| Author | Message | ||
     Fernando Schimidt (dash_9) New member Username: dash_9 Post Number: 1 Registered: 6-2012 |
Hello everyone, I found these articles on the subject: 1) Pure Appl. Chem., Vol. 78, No. 3, pp. 633–661, 2006 2)Spectroscopy 18(12) December 2003, pp. 11-114 3)Analytica Chimica Acta, 423, 2000, pp. 41–49. Best regards Fernando | ||
| David Didion (david_umons) New member Username: david_umons Post Number: 4 Registered: 12-2011 |
Dear all, I allow myself to come back on this topic since no answer has been given to Andre's question. Thank you in advance. David | ||
| Andre RIEUTORD |
Dear colleagues, What formula would you use to derive LOD or LOQ from SEP (or CSet SEE, SECV) computed with PLS ? | ||
| Bruce H. Campbell (Campclan) |
Andre, I wouldn't use any of them.

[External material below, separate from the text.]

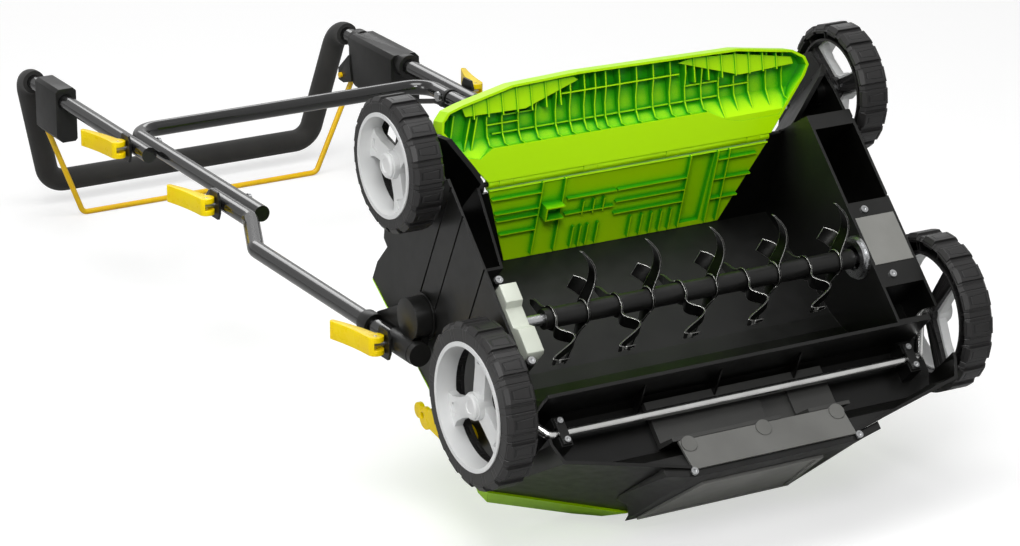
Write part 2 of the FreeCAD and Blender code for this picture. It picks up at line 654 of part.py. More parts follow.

In my opinion, the best way to determine both the limit of detection and limit of quantitation is from th application of the calibration to samples. The pattern to be used varies in the examples I have seen, but I try to use at least six samples and at least three determinations each. I have found that the standard deviations calculated from such a procedure do not vary much on a day-to-day set of measurements. Bruce | ||
| hlmark |
There's a very active disucssion going on in the Chemometrics community about just this topic: what is the meaning and how do you define LOD for multivariate analytical methods? Reducing it to a univariate situation is OK in some cases, but not in all. Basically, changing the situation to the univariate one by doing something akin to what Bruce suggests amounts to determining the LOD over all possible types of sample. In classical analysis, this is what is called "matrix effect" (where the matrix in this case is the chemical matrix that the analyte exists in, as distinguished from a mathematical matrix that defines computations). In classical univariate analysis, the "matrix effect" is simply considered to be one more source of error. In contrast, multivariate analysis allows (in theory, at least) compensation for the matrix effect. The benefit is that in favorable cases you could attain a lower LOD, compared to a univariate analysis. The downside is that the LOD itself then becomes sensitive to the nature of the matrix, with different matrices giving different values of LOD for the analyte. At the very least, then, actually achieving the benefits of multivariate analysis indicates that you must have two models: one for the concentration of the analyte and a separate one for the LOD. In this view, the reduction to univariate analysis is essentially equivalent to finding some sort of "average" value of the LODs over all different possible matrices. Some of the mathematically-oriented chemometricians are working all this out. Howard \o/ /_\ |